» **Information shown**:
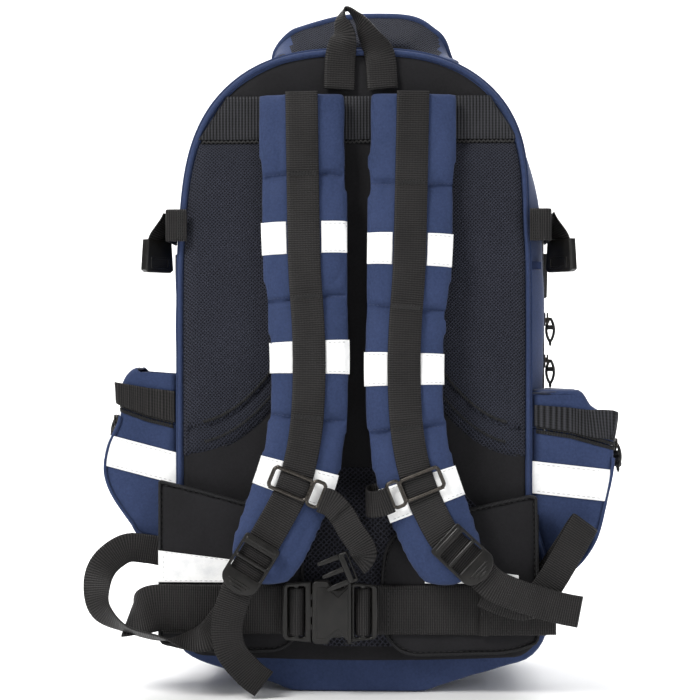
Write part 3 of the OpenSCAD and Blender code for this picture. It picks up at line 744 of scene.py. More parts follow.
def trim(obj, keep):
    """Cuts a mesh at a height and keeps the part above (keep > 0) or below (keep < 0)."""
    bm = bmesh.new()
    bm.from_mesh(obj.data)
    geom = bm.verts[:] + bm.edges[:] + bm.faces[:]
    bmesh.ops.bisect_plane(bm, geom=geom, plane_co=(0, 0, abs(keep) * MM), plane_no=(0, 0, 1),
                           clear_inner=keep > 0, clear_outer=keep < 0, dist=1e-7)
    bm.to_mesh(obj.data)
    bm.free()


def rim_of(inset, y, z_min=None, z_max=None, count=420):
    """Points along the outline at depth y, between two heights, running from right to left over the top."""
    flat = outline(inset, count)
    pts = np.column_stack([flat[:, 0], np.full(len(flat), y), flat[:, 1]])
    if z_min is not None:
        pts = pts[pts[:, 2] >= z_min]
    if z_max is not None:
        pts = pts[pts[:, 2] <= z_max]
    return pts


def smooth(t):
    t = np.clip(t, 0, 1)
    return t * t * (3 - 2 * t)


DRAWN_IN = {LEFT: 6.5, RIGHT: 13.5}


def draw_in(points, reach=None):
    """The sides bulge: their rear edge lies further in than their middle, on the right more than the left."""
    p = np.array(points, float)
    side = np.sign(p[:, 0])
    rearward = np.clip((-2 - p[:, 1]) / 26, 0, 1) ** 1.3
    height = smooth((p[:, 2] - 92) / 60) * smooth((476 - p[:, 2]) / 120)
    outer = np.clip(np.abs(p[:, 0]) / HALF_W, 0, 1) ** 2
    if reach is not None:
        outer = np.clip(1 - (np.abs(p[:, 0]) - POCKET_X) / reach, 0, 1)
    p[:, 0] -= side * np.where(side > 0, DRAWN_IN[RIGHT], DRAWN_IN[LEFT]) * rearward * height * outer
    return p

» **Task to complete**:
Nothing should be left out: repeat all of the data exactly.

» **Response**:
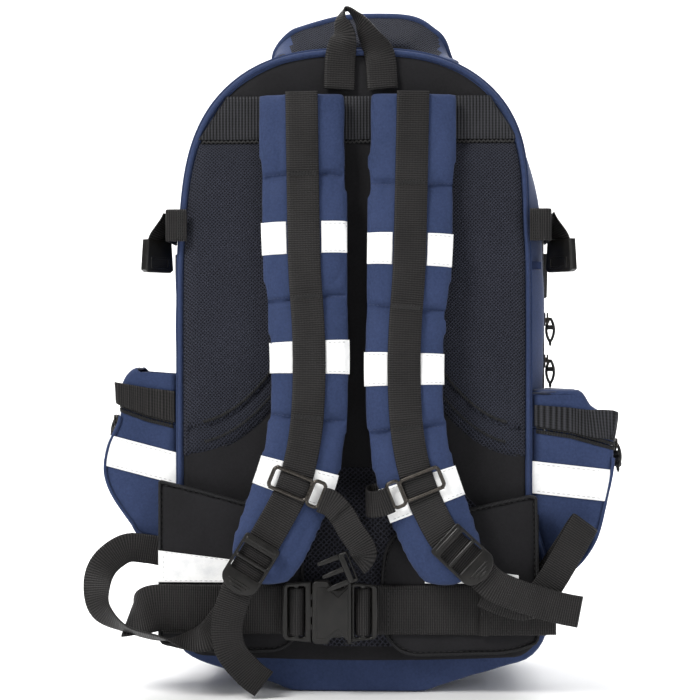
Write part 3 of the OpenSCAD and Blender code for this picture. It picks up at line 744 of scene.py. More parts follow.
def trim(obj, keep):
    """Cuts a mesh at a height and keeps the part above (keep > 0) or below (keep < 0)."""
    bm = bmesh.new()
    bm.from_mesh(obj.data)
    geom = bm.verts[:] + bm.edges[:] + bm.faces[:]
    bmesh.ops.bisect_plane(bm, geom=geom, plane_co=(0, 0, abs(keep) * MM), plane_no=(0, 0, 1),
                           clear_inner=keep > 0, clear_outer=keep < 0, dist=1e-7)
    bm.to_mesh(obj.data)
    bm.free()


def rim_of(inset, y, z_min=None, z_max=None, count=420):
    """Points along the outline at depth y, between two heights, running from right to left over the top."""
    flat = outline(inset, count)
    pts = np.column_stack([flat[:, 0], np.full(len(flat), y), flat[:, 1]])
    if z_min is not None:
        pts = pts[pts[:, 2] >= z_min]
    if z_max is not None:
        pts = pts[pts[:, 2] <= z_max]
    return pts


def smooth(t):
    t = np.clip(t, 0, 1)
    return t * t * (3 - 2 * t)


DRAWN_IN = {LEFT: 6.5, RIGHT: 13.5}


def draw_in(points, reach=None):
    """The sides bulge: their rear edge lies further in than their middle, on the right more than the left."""
    p = np.array(points, float)
    side = np.sign(p[:, 0])
    rearward = np.clip((-2 - p[:, 1]) / 26, 0, 1) ** 1.3
    height = smooth((p[:, 2] - 92) / 60) * smooth((476 - p[:, 2]) / 120)
    outer = np.clip(np.abs(p[:, 0]) / HALF_W, 0, 1) ** 2
    if reach is not None:
        outer = np.clip(1 - (np.abs(p[:, 0]) - POCKET_X) / reach, 0, 1)
    p[:, 0] -= side * np.where(side > 0, DRAWN_IN[RIGHT], DRAWN_IN[LEFT]) * rearward * height * outer
    return p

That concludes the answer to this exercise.